“Arep nang ndi le?” Sapa Mbah Pagi (nama orang).
“Mlaku-mlak Mbah. Ladange ditanduri nopo Mbah?“
“Lha aku ya durung ngerti. Putu sing nanduri. Nembe arep ngendangi”.
Obrolan semacam itu lumrah terjadi di desa kami. Desa saya dilahirkan.
Saling tegur sapa masih ada. Sepanjang saya jalan kaki. Dua koma sembilan KM.
Saya melewati jalan desa. Jalan lapis duanya. Bukan jalan porosnya. Masih berbatu. Sudah lebih 10 tahun begitu. Entah kapan. Apakah menunggu saya jadi Bupati baru bisa diaspal.
Saya juga melawati jalan tani (farm road). Berbagai komoditas ditanam. Kesemuanya tidak berhak lagi mendapatkan pupuk bersubsidi.
Perkebunan: Karet, palawija: singkong, hortikultura: terong. Komoditas di lahan lapis pertama sisi selatan desa.

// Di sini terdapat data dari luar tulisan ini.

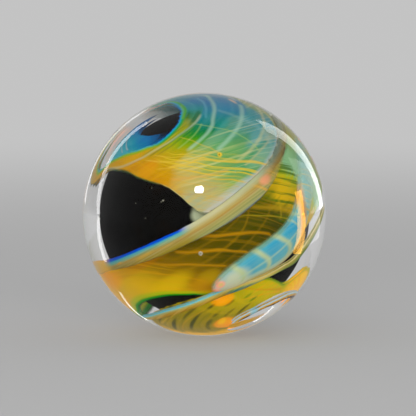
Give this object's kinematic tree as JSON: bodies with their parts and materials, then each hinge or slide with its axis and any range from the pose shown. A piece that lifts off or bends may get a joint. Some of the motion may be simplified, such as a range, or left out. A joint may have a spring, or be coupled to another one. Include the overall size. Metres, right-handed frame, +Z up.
{
  "type": "glass marble",
  "caption": "Round clear glass marble, 38 mm across, cased over a dark core, with amber, olive, teal and blue swirl veils and rolled folds wound round a leaning axis between core and casing.",
  "frame": {"origin": "centre of the ball", "axes": "+Z up, -Y towards the viewer of the picture, +X to the viewer's right"},
  "size_m": [0.038, 0.038, 0.038],
  "materials": {
    "clear_glass": "polished",
    "dark_glass": "polished",
    "blue_glass": "polished",
    "olive_glass": "polished",
    "teal_glass": "polished",
    "cream_glass": "polished"
  },
  "bodies": {
    "root": {"casing": "clear_glass", "dark_core": "dark_glass", "blue_pool": "blue_glass", "olive_veil": "olive_glass", "upper_veil": "teal_glass", "foot_veil": "olive_glass", "main_fold": "cream_glass", "lower_fold": "cream_glass", "foot_fold": "cream_glass", "blue_finger": "blue_glass"}
  },
  "joints": []
}
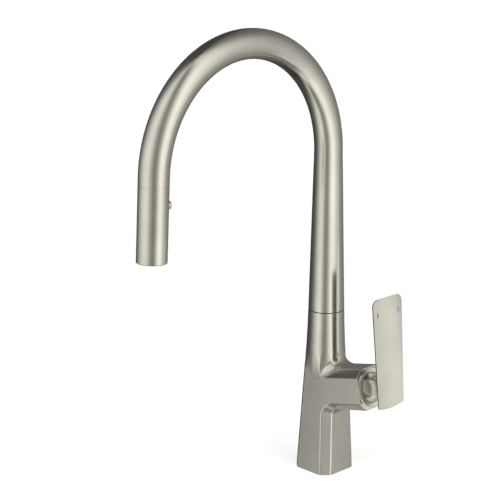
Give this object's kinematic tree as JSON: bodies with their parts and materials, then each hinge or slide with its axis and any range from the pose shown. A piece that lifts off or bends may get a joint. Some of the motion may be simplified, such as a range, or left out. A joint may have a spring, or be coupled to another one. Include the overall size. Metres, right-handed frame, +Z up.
{
  "type": "pull down kitchen faucet",
  "caption": "High-arch kitchen faucet with a pull-down spray head, tapering square-footed body and a tilted side lever.",
  "frame": {"origin": "centre of the body's underside, on the worktop", "axes": "+Z up along the column, the spout reaches over -Y, the lever is on +X"},
  "size_m": [0.1119, 0.2658, 0.4547],
  "materials": {
    "brushed_nickel": "warm satin nickel, fine brushing",
    "turned_nickel": "satin nickel with fine turned rings",
    "bright_nickel": "polished nickel",
    "brass": "machined brass",
    "steel": "plain stainless steel",
    "magnet": "dark ferrite magnet",
    "black_plastic": "matt black moulded plastic",
    "white_plastic": "natural white acetal",
    "ceramic": "lapped white ceramic",
    "rubber": "black rubber",
    "silicone": "grey silicone",
    "hose_braid": "woven grey nylon braid",
    "red_enamel": "red enamel",
    "blue_enamel": "blue enamel"
  },
  "bodies": {
    "base": {"body_shell": "brushed_nickel", "base_gasket": "rubber", "hose_guide": "black_plastic", "spout_lock_screw": "steel", "cartridge_housing": "white_plastic", "cartridge_base": "white_plastic", "cartridge_seals": "rubber", "fixed_disc": "ceramic", "cartridge_nut": "brass", "trim_ring": "turned_nickel", "trim_ring_seal": "rubber"},
    "mixer": {"cartridge_spindle": "brass", "stem_pin": "steel"},
    "valve_disc": {"disc_carrier": "white_plastic", "moving_disc": "ceramic"},
    "lever": {"control_stem": "steel", "lever_handle": "brushed_nickel", "handle_screw": "steel", "screw_cap": "black_plastic", "hot_mark": "red_enamel", "cold_mark": "blue_enamel"},
    "spout": {"spout_tube": "brushed_nickel", "thrust_washer": "black_plastic", "spout_shank": "brass", "lower_glide_ring": "white_plastic", "upper_glide_ring": "white_plastic", "dock_collar": "black_plastic", "dock_magnet": "magnet", "hose_run": "hose_braid"},
    "hose_end": {"hose_pull": "hose_braid", "hose_ferrule": "steel", "hose_nipple": "brass"},
    "spray_head": {"swivel_nut": "brass", "inlet_washer": "rubber", "check_valve": "white_plastic", "head_keeper": "steel", "spray_shell": "brushed_nickel", "spray_core": "white_plastic", "spray_face": "black_plastic", "spray_nozzles": "silicone", "aerator_insert": "white_plastic", "aerator_screen": "steel", "button_spring": "steel"},
    "button": {"spray_button": "bright_nickel", "diverter_spool": "black_plastic", "spool_seals": "rubber"}
  },
  "joints": [
    {"name": "spout_swivel", "type": "hinge", "parent": "base", "child": "spout", "pos_m": [0, 0, 0.168], "axis": [0, 0, 1], "continuous": true},
    {"name": "pull_down", "type": "slide", "parent": "spout", "child": "hose_end", "axis": [0, -0.0548, -0.9985], "range_m": [0, 0.4], "deforming": ["hose_pull"]},
    {"name": "head_swivel", "type": "hinge", "parent": "hose_end", "child": "spray_head", "pos_m": [0, -0.22373, 0.33493], "axis": [0, -0.0548, -0.9985], "continuous": true},
    {"name": "button_press", "type": "slide", "parent": "spray_head", "child": "button", "axis": [0, -0.9985, 0.0548], "range_m": [0, 0.0018], "stiffness_N_per_m": 500, "springref_m": -0.002, "deforming": ["button_spring"]},
    {"name": "temperature_turn", "type": "hinge", "parent": "base", "child": "mixer", "pos_m": [0.06205, 0, 0.10057], "axis": [0.9749, 0, 0.2226], "range_deg": [-45, 45]},
    {"name": "flow_lift", "type": "hinge", "parent": "mixer", "child": "lever", "pos_m": [0.06205, 0, 0.10057], "axis": [0, 1, 0], "range_deg": [0, 22]},
    {"name": "disc_slide", "type": "slide", "parent": "mixer", "child": "valve_disc", "axis": [-0.2226, 0, 0.9749], "range_m": [0, 0.0072]}
  ],
  "couplings": [
    {"joint": "disc_slide", "follows": "flow_lift", "m_per_rad": 0.018537}
  ]
}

Desa saya adalah desa transmigrasi pengembangan karet. Demikian saya mengelompokkan desa serupa. Pada penelitian faktor yang memengaruhi kualitas karet: 2009 lalu.
Sisi selatan dulunya diperuntukan sebagai lahan pangan. Kebun ada di sisi utara desa. Situasi berubah. Irigasi tak terairi. Komoditas tanaman pangan tak didukung prasarana pertanian yang memadai. Komunitas diganti.
Menjadi singkong, kemudian karet. Seperti sifatnya, karet pun tidak terlalu menjanjikan. Tata niaga melar, harga tidak stabil:naik turun. Turun mudah, naik susah. Ditambah dicabutnya pupuk bersubsidi, serangan jamur. Makin berat petani karet, masa depan kabur.
Komoditas sudah berangsur-angsur ganti. Singkong lagi. Ada yang ke jagung atau hortikultura. Terong dapat jadi pilihannya.
Semoga petani desa kami dapat sejahtera. Jika sejahtera, meski tidak muluk dapat mengubah dunia. Minimal tidak menyusahkan negara. Menafkahi keluarga.